● **To be done**: Go through the listing and copy every line word for word.
━━━━━━
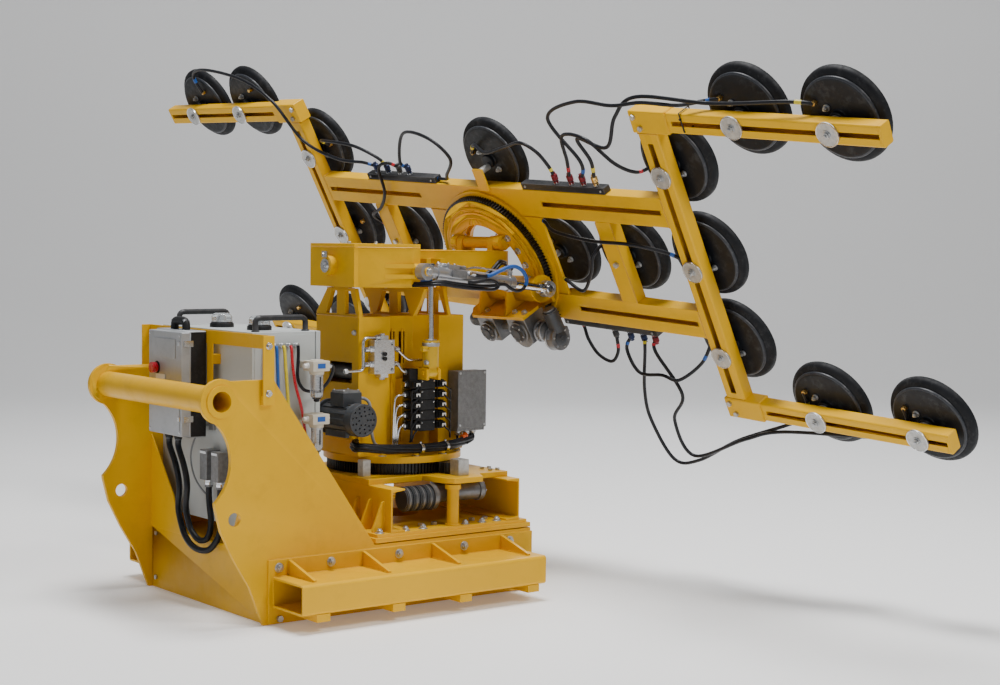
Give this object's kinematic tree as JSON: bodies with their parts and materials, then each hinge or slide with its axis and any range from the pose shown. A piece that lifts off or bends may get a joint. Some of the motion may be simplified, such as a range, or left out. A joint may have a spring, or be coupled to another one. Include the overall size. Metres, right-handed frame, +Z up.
{
  "type": "glass manipulator",
  "caption": "Vacuum suction-frame glass manipulator on a fork-carried base: slewing tower, rocking boom, tilting head and turning slotted frame with round suction pads.",
  "frame": {"origin": "on the underside of the base box, midway between its side plates, under the rear edge of the slewing column", "axes": "+X forward from the carriage to the vacuum frame, +Y to the left, +Z up; Z 0 is the underside of the base"},
  "size_m": [2.5283, 4.7817, 2.4167],
  "materials": {
    "alu_block": "machined",
    "black_plastic": "matte",
    "black_steel": "satin",
    "box_grey": "hammered paint",
    "cabinet_grey": "fine textured paint",
    "chrome": "polished",
    "clear_plastic": "clear lens",
    "cylinder_yellow": "satin",
    "dark_cast": "rough painted casting",
    "filter_plastic": "satin",
    "hood_grey": "cast",
    "hose_black": "satin",
    "hose_mixed": "satin",
    "lip_rubber": "matte",
    "motor_grey": "satin",
    "pad_plate": "black coated",
    "receiver_plastic": "satin",
    "red_plastic": "gloss",
    "yellow_paint": "satin",
    "zinc": "zinc plated"
  },
  "bodies": {
    "base": {"base_box": "yellow_paint", "fork_pocket_near": "yellow_paint", "fork_pocket_far": "yellow_paint", "side_plate_near": "yellow_paint", "side_plate_far": "yellow_paint", "cross_tube": "yellow_paint", "rear_cross_plate": "yellow_paint", "adapter_plates": "yellow_paint", "support_channels": "yellow_paint", "ring_mount_plate": "yellow_paint", "slew_inner_race": "black_steel", "slew_drive": "dark_cast", "stop_blocks": "zinc", "base_bolts": "zinc", "cabinet_bracket": "yellow_paint", "cabinet": "cabinet_grey", "cabinet_handles": "black_plastic", "beacons": "clear_plastic", "receiver": "receiver_plastic", "vacuum_filters": "filter_plastic", "connector_hoods": "hood_grey", "control_cable_inner": "hose_black", "control_cable_outer": "hose_black", "cabinet_hoses": "hose_mixed", "cabinet_cover": "cabinet_grey"},
    "stop_button": {"stop_button": "red_plastic"},
    "slew_pinion": {"slew_pinion": "dark_cast"},
    "turntable": {"slew_gear_ring": "black_steel", "turntable_plate": "yellow_paint", "tower": "yellow_paint", "electric_motor": "motor_grey", "pump_tank": "black_steel", "manifold_block": "alu_block", "valve_bank": "black_plastic", "hydraulic_pipes": "zinc", "electrical_box": "box_grey", "hose_bundle": "hose_black"},
    "motor_fan": {"motor_fan": "black_plastic"},
    "roll_cylinder_barrel": {"roll_cylinder_barrel": "cylinder_yellow"},
    "roll_cylinder_rod": {"roll_cylinder_rod": "chrome"},
    "boom": {"boom": "yellow_paint", "roll_pin": "zinc", "boom_hoses": "hose_black"},
    "tilt_cylinder_barrel": {"tilt_cylinder_barrel": "chrome"},
    "tilt_cylinder_rod": {"tilt_cylinder_rod": "chrome"},
    "head": {"head_carrier": "yellow_paint", "tilt_shaft": "yellow_paint", "turn_drives": "dark_cast"},
    "turn_pinion": {"turn_pinion": "dark_cast"},
    "vacuum_frame": {"turn_gear_ring": "black_steel", "ring_plate": "yellow_paint", "cross_beams": "yellow_paint", "uprights": "yellow_paint", "end_arms": "yellow_paint", "clamp_discs": "zinc", "vacuum_manifolds": "black_plastic", "vacuum_hoses": "hose_black", "suction_plates": "pad_plate", "suction_lips": "lip_rubber"}
  },
  "joints": [
    {"name": "slew", "type": "hinge", "parent": "base", "child": "turntable", "pos_m": [0.18, 0, 0.56], "axis": [0, 0, 1], "range_deg": [-90, 90]},
    {"name": "slew_pinion_spin", "type": "hinge", "parent": "base", "child": "slew_pinion", "pos_m": [0.26347, -0.31151, 0.53], "axis": [0, 0, 1], "continuous": true},
    {"name": "stop_button_press", "type": "slide", "parent": "base", "child": "stop_button", "axis": [1, 0, 0], "range_m": [0, 0.004], "stiffness_N_per_m": 1500},
    {"name": "fan_spin", "type": "hinge", "parent": "turntable", "child": "motor_fan", "pos_m": [-0.18513, -0.29404, 0.762], "axis": [0.0379, -0.9993, 0], "continuous": true},
    {"name": "roll", "type": "hinge", "parent": "turntable", "child": "boom", "pos_m": [0.00111, -0.0328, 1.405], "axis": [0.9993, 0.0379, 0], "range_deg": [-8, 8]},
    {"name": "roll_barrel_swing", "type": "hinge", "parent": "turntable", "child": "roll_cylinder_barrel", "pos_m": [0.19984, -0.25944, 0.945], "axis": [0.9993, 0.0379, 0], "range_deg": [-0.3, 0.3]},
    {"name": "roll_rod_slide", "type": "slide", "parent": "roll_cylinder_barrel", "child": "roll_cylinder_rod", "axis": [0, 0, 1], "range_m": [-0.036, 0.036]},
    {"name": "tilt", "type": "hinge", "parent": "boom", "child": "head", "pos_m": [0.66965, 0.01855, 1.51], "axis": [0.0379, -0.9993, 0], "range_deg": [-30.4, 59.6]},
    {"name": "tilt_barrel_swing", "type": "hinge", "parent": "boom", "child": "tilt_cylinder_barrel", "pos_m": [0.06209, -0.00447, 1.385], "axis": [0.0379, -0.9993, 0], "range_deg": [-7, 12]},
    {"name": "tilt_rod_slide", "type": "slide", "parent": "tilt_cylinder_barrel", "child": "tilt_cylinder_rod", "axis": [0.9929, 0.0376, -0.1127], "range_m": [-0.1, 0.18]},
    {"name": "turn", "type": "hinge", "parent": "head", "child": "vacuum_frame", "pos_m": [0.77613, 0.02259, 1.42768], "axis": [0.8619, 0.0327, 0.506], "range_deg": [-180, 180]},
    {"name": "turn_pinion_spin", "type": "hinge", "parent": "head", "child": "turn_pinion", "pos_m": [0.9289, -0.20179, 1.17997], "axis": [0.8619, 0.0327, 0.506], "continuous": true}
  ],
  "couplings": [
    {"joint": "slew_pinion_spin", "follows": "slew", "ratio": -7.6},
    {"joint": "roll_barrel_swing", "follows": "roll", "ratio": -0.02},
    {"joint": "roll_rod_slide", "follows": "roll", "m_per_rad": -0.234},
    {"joint": "tilt_barrel_swing", "follows": "tilt", "ratio": 0.18},
    {"joint": "tilt_rod_slide", "follows": "tilt", "m_per_rad": 0.1665},
    {"joint": "turn_pinion_spin", "follows": "turn", "ratio": -8.8}
  ]
}
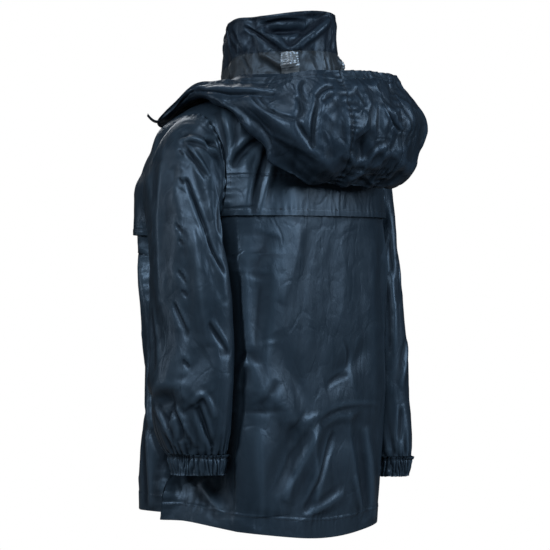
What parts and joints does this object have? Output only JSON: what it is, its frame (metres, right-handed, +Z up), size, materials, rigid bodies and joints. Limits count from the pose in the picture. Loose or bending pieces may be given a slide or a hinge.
━━━━━━
● **Result**:
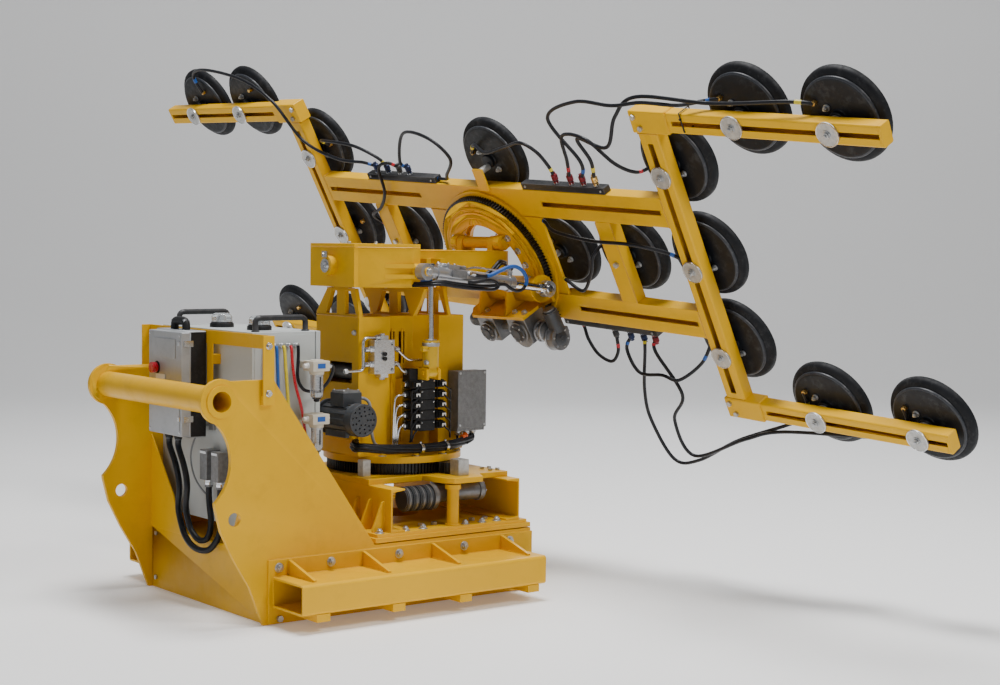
Give this object's kinematic tree as JSON: bodies with their parts and materials, then each hinge or slide with its axis and any range from the pose shown. A piece that lifts off or bends may get a joint. Some of the motion may be simplified, such as a range, or left out. A joint may have a spring, or be coupled to another one. Include the overall size. Metres, right-handed frame, +Z up.
{
  "type": "glass manipulator",
  "caption": "Vacuum suction-frame glass manipulator on a fork-carried base: slewing tower, rocking boom, tilting head and turning slotted frame with round suction pads.",
  "frame": {"origin": "on the underside of the base box, midway between its side plates, under the rear edge of the slewing column", "axes": "+X forward from the carriage to the vacuum frame, +Y to the left, +Z up; Z 0 is the underside of the base"},
  "size_m": [2.5283, 4.7817, 2.4167],
  "materials": {
    "alu_block": "machined",
    "black_plastic": "matte",
    "black_steel": "satin",
    "box_grey": "hammered paint",
    "cabinet_grey": "fine textured paint",
    "chrome": "polished",
    "clear_plastic": "clear lens",
    "cylinder_yellow": "satin",
    "dark_cast": "rough painted casting",
    "filter_plastic": "satin",
    "hood_grey": "cast",
    "hose_black": "satin",
    "hose_mixed": "satin",
    "lip_rubber": "matte",
    "motor_grey": "satin",
    "pad_plate": "black coated",
    "receiver_plastic": "satin",
    "red_plastic": "gloss",
    "yellow_paint": "satin",
    "zinc": "zinc plated"
  },
  "bodies": {
    "base": {"base_box": "yellow_paint", "fork_pocket_near": "yellow_paint", "fork_pocket_far": "yellow_paint", "side_plate_near": "yellow_paint", "side_plate_far": "yellow_paint", "cross_tube": "yellow_paint", "rear_cross_plate": "yellow_paint", "adapter_plates": "yellow_paint", "support_channels": "yellow_paint", "ring_mount_plate": "yellow_paint", "slew_inner_race": "black_steel", "slew_drive": "dark_cast", "stop_blocks": "zinc", "base_bolts": "zinc", "cabinet_bracket": "yellow_paint", "cabinet": "cabinet_grey", "cabinet_handles": "black_plastic", "beacons": "clear_plastic", "receiver": "receiver_plastic", "vacuum_filters": "filter_plastic", "connector_hoods": "hood_grey", "control_cable_inner": "hose_black", "control_cable_outer": "hose_black", "cabinet_hoses": "hose_mixed", "cabinet_cover": "cabinet_grey"},
    "stop_button": {"stop_button": "red_plastic"},
    "slew_pinion": {"slew_pinion": "dark_cast"},
    "turntable": {"slew_gear_ring": "black_steel", "turntable_plate": "yellow_paint", "tower": "yellow_paint", "electric_motor": "motor_grey", "pump_tank": "black_steel", "manifold_block": "alu_block", "valve_bank": "black_plastic", "hydraulic_pipes": "zinc", "electrical_box": "box_grey", "hose_bundle": "hose_black"},
    "motor_fan": {"motor_fan": "black_plastic"},
    "roll_cylinder_barrel": {"roll_cylinder_barrel": "cylinder_yellow"},
    "roll_cylinder_rod": {"roll_cylinder_rod": "chrome"},
    "boom": {"boom": "yellow_paint", "roll_pin": "zinc", "boom_hoses": "hose_black"},
    "tilt_cylinder_barrel": {"tilt_cylinder_barrel": "chrome"},
    "tilt_cylinder_rod": {"tilt_cylinder_rod": "chrome"},
    "head": {"head_carrier": "yellow_paint", "tilt_shaft": "yellow_paint", "turn_drives": "dark_cast"},
    "turn_pinion": {"turn_pinion": "dark_cast"},
    "vacuum_frame": {"turn_gear_ring": "black_steel", "ring_plate": "yellow_paint", "cross_beams": "yellow_paint", "uprights": "yellow_paint", "end_arms": "yellow_paint", "clamp_discs": "zinc", "vacuum_manifolds": "black_plastic", "vacuum_hoses": "hose_black", "suction_plates": "pad_plate", "suction_lips": "lip_rubber"}
  },
  "joints": [
    {"name": "slew", "type": "hinge", "parent": "base", "child": "turntable", "pos_m": [0.18, 0, 0.56], "axis": [0, 0, 1], "range_deg": [-90, 90]},
    {"name": "slew_pinion_spin", "type": "hinge", "parent": "base", "child": "slew_pinion", "pos_m": [0.26347, -0.31151, 0.53], "axis": [0, 0, 1], "continuous": true},
    {"name": "stop_button_press", "type": "slide", "parent": "base", "child": "stop_button", "axis": [1, 0, 0], "range_m": [0, 0.004], "stiffness_N_per_m": 1500},
    {"name": "fan_spin", "type": "hinge", "parent": "turntable", "child": "motor_fan", "pos_m": [-0.18513, -0.29404, 0.762], "axis": [0.0379, -0.9993, 0], "continuous": true},
    {"name": "roll", "type": "hinge", "parent": "turntable", "child": "boom", "pos_m": [0.00111, -0.0328, 1.405], "axis": [0.9993, 0.0379, 0], "range_deg": [-8, 8]},
    {"name": "roll_barrel_swing", "type": "hinge", "parent": "turntable", "child": "roll_cylinder_barrel", "pos_m": [0.19984, -0.25944, 0.945], "axis": [0.9993, 0.0379, 0], "range_deg": [-0.3, 0.3]},
    {"name": "roll_rod_slide", "type": "slide", "parent": "roll_cylinder_barrel", "child": "roll_cylinder_rod", "axis": [0, 0, 1], "range_m": [-0.036, 0.036]},
    {"name": "tilt", "type": "hinge", "parent": "boom", "child": "head", "pos_m": [0.66965, 0.01855, 1.51], "axis": [0.0379, -0.9993, 0], "range_deg": [-30.4, 59.6]},
    {"name": "tilt_barrel_swing", "type": "hinge", "parent": "boom", "child": "tilt_cylinder_barrel", "pos_m": [0.06209, -0.00447, 1.385], "axis": [0.0379, -0.9993, 0], "range_deg": [-7, 12]},
    {"name": "tilt_rod_slide", "type": "slide", "parent": "tilt_cylinder_barrel", "child": "tilt_cylinder_rod", "axis": [0.9929, 0.0376, -0.1127], "range_m": [-0.1, 0.18]},
    {"name": "turn", "type": "hinge", "parent": "head", "child": "vacuum_frame", "pos_m": [0.77613, 0.02259, 1.42768], "axis": [0.8619, 0.0327, 0.506], "range_deg": [-180, 180]},
    {"name": "turn_pinion_spin", "type": "hinge", "parent": "head", "child": "turn_pinion", "pos_m": [0.9289, -0.20179, 1.17997], "axis": [0.8619, 0.0327, 0.506], "continuous": true}
  ],
  "couplings": [
    {"joint": "slew_pinion_spin", "follows": "slew", "ratio": -7.6},
    {"joint": "roll_barrel_swing", "follows": "roll", "ratio": -0.02},
    {"joint": "roll_rod_slide", "follows": "roll", "m_per_rad": -0.234},
    {"joint": "tilt_barrel_swing", "follows": "tilt", "ratio": 0.18},
    {"joint": "tilt_rod_slide", "follows": "tilt", "m_per_rad": 0.1665},
    {"joint": "turn_pinion_spin", "follows": "turn", "ratio": -8.8}
  ]
}
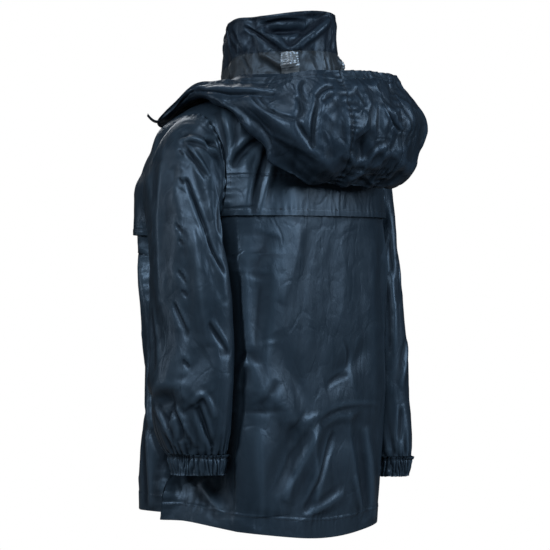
What parts and joints does this object have? Output only JSON: what it is, its frame (metres, right-handed, +Z up), size, materials, rigid bodies and joints. Limits count from the pose in the picture. Loose or bending pieces may be given a slide or a hinge.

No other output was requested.